3. SUPPLY SIDE POLICIES
Supply Side Policies include Privatization, Training & Education, Deregulation and Domestic Policy & Foreign Policy. These policies exist to increase the competitiveness of industries in an economy against those from other countries. Supply side policies are to make the economy more efficient in the longer term.
Privatization
Privatization means transferring the ownership of the business from the public sector to the private sector to improve efficiency, increase competition within the particular industry, enhance quality and increase choices for customers.
Training and education
Training and education for improving the skills of the country’s workers, e.g. computer literacy, decision-making skills or soft skills.
Deregulation
Deregulation means reduction or removal of government controls over an industry, or by acting against monopolies. The advantage of deregulation is that it is leaving businesses on their own which should stimulate healthy competition, may attract foreign direct investments, as it is easier and faster to conduct business in such countries, and eradicate political corruption which can be a major and ongoing threat for businesses as there is a strong correlation between corruption, poverty and international competitiveness.
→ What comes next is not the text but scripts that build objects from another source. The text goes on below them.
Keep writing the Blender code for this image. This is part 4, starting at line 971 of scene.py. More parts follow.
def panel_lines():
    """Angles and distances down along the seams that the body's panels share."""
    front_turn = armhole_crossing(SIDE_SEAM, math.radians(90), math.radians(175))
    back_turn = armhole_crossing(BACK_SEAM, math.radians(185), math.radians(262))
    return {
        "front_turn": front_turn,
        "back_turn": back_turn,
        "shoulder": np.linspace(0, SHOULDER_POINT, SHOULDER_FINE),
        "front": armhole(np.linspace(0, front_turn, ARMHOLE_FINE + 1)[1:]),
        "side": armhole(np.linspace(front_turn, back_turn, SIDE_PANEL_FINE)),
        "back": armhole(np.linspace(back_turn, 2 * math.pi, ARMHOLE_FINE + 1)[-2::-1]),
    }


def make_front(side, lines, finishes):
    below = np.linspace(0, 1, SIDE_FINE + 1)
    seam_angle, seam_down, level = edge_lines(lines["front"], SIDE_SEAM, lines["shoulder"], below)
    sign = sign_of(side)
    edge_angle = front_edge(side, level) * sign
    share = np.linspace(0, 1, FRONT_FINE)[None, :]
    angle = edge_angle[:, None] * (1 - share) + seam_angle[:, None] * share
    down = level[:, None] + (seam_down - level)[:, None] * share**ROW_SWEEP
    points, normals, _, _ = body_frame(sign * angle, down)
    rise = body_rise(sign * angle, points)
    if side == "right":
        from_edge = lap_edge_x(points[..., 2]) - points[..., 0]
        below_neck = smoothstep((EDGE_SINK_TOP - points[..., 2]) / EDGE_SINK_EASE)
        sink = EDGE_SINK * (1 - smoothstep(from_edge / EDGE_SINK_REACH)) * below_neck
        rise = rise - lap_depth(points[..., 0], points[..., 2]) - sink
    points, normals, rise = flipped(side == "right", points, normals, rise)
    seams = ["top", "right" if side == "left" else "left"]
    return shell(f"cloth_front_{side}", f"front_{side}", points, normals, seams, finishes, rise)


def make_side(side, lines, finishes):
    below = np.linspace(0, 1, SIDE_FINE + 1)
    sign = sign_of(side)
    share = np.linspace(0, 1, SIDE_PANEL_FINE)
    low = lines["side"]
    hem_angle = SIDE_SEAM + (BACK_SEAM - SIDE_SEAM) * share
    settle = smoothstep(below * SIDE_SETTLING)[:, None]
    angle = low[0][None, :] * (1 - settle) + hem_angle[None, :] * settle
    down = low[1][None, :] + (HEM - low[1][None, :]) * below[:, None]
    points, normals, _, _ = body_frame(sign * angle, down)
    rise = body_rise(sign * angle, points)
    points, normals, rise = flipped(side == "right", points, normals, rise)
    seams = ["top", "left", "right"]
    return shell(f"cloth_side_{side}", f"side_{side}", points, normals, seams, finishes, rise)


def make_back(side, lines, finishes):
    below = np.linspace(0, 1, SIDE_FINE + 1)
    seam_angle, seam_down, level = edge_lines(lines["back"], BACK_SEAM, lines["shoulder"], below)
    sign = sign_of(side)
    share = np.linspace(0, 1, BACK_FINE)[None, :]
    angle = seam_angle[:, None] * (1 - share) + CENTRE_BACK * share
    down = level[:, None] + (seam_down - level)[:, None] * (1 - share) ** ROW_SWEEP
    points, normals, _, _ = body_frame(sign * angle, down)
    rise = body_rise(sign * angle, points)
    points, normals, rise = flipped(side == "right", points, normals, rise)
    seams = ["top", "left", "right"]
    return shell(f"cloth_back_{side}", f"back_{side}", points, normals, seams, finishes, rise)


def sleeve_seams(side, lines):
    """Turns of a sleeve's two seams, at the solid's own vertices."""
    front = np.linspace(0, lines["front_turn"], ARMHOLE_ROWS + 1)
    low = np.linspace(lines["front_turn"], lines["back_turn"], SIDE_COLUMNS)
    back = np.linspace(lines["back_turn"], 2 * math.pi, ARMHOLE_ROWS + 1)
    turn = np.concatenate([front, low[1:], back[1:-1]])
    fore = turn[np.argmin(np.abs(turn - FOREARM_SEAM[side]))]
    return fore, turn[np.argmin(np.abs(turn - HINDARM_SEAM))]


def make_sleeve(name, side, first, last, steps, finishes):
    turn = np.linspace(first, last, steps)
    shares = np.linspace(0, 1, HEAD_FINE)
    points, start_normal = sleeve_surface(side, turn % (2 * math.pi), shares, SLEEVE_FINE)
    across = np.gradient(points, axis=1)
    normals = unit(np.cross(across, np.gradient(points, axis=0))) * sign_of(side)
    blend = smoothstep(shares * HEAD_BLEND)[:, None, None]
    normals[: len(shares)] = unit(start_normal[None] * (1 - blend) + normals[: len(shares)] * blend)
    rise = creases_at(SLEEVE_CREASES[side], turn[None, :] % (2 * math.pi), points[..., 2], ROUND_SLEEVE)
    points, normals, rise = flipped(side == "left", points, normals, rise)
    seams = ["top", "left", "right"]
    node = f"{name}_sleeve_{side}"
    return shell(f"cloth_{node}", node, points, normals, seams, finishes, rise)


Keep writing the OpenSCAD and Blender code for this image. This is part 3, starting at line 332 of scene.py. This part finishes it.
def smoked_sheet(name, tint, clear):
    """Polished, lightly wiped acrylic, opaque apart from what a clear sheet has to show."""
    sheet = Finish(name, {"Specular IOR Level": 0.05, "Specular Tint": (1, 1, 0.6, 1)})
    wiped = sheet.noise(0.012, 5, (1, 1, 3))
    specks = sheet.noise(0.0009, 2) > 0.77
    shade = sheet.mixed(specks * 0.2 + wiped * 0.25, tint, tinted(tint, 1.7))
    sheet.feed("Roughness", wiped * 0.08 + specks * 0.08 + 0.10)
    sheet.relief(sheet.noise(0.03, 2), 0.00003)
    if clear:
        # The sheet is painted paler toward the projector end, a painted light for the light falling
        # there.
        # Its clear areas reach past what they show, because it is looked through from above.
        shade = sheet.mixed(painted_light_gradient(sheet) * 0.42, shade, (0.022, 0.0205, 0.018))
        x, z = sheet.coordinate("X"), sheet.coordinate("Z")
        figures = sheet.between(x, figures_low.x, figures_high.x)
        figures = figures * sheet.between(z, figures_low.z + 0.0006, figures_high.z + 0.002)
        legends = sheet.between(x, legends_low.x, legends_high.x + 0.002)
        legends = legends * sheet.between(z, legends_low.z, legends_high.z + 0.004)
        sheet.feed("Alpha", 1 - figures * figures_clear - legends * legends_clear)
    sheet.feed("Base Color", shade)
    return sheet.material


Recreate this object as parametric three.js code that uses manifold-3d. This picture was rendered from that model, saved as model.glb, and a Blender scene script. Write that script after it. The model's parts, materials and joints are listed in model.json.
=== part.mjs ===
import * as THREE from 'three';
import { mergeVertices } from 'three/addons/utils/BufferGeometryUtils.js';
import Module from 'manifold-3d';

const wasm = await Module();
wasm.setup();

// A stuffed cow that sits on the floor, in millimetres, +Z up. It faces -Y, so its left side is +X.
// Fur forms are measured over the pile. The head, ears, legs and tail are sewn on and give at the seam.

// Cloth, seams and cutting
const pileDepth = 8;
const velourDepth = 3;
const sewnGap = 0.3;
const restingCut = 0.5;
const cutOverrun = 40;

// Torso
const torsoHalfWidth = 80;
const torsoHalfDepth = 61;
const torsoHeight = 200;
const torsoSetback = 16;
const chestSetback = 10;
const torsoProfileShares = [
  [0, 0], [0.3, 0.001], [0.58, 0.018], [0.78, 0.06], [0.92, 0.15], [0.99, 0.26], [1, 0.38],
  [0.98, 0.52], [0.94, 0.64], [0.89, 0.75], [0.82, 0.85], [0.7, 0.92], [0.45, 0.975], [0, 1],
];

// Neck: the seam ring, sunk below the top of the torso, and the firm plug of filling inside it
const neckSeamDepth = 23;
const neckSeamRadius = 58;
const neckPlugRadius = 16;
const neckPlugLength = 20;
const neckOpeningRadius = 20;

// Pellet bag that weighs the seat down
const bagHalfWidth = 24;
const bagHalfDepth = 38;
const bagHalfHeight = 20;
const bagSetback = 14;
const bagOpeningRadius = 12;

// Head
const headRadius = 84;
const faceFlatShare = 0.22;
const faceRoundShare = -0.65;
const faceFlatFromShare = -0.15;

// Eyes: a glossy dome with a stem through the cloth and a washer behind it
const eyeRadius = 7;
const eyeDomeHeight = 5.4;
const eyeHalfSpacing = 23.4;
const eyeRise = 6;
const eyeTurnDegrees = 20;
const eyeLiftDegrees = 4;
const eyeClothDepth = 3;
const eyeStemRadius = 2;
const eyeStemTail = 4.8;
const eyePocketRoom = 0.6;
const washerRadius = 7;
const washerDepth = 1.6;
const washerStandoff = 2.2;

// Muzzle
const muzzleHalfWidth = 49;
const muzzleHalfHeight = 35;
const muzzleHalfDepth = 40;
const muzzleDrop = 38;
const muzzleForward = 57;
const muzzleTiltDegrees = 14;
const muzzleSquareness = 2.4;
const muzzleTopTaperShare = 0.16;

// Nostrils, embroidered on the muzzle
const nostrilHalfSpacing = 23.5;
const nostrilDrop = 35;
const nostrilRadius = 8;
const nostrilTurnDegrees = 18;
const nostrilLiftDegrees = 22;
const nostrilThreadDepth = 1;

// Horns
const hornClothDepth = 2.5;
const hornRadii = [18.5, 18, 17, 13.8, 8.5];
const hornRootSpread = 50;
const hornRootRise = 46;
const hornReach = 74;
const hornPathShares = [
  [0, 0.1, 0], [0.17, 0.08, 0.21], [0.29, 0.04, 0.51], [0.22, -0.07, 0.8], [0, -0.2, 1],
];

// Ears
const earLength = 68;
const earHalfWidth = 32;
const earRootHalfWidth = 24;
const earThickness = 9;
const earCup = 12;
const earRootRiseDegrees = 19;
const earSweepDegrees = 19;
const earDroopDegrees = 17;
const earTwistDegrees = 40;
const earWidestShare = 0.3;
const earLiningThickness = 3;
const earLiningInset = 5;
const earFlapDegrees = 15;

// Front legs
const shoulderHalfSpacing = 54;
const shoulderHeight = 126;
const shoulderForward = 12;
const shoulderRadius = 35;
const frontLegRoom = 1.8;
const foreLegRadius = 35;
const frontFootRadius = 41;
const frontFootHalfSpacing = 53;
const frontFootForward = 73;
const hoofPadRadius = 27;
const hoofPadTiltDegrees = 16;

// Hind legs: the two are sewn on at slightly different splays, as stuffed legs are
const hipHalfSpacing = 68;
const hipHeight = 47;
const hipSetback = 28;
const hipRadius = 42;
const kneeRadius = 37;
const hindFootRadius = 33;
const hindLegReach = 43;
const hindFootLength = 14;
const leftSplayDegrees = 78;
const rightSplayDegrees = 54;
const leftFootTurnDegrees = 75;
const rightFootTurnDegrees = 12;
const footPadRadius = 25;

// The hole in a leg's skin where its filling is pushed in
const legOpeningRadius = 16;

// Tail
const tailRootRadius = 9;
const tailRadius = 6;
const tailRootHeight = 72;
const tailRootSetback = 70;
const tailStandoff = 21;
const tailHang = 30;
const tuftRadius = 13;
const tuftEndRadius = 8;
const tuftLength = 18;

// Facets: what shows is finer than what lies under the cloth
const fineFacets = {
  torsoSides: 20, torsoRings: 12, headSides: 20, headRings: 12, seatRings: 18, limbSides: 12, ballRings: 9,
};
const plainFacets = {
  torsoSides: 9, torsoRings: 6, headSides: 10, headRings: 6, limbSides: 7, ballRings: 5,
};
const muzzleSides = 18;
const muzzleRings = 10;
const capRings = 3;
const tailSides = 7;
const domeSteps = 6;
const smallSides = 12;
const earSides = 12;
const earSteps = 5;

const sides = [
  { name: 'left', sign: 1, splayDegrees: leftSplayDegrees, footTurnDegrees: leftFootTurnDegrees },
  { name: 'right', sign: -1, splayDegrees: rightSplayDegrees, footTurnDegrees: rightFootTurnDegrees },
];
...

Domestic Policy & Foreign Policy
It relates to the government’s attitude to foreign trade. The governments can provide assistance to exporters through grants, subsidies, low rent premises or TAX rebates to help newly emerging industries become as competitive as in other countries, or even establish a trading bloc where a single currency will be adopted to make trading easier. Regional assistance to domestic business in the country to encourage business location in undeveloped parts of the country can be provided too. The government can also ease planning regulations such as cancelling restrictions on building new factories or offices in an area of residential housing or in areas of natural beauty.
All in all, the political stability of a country and government policies can provide both opportunities and threats for businesses. In case there is political change in a country, it will have major impact on businesses. Any changes in the government can reverse previous concessions to businesses, can result in drastically different policies or provide either less or more government’s involvement in the markets.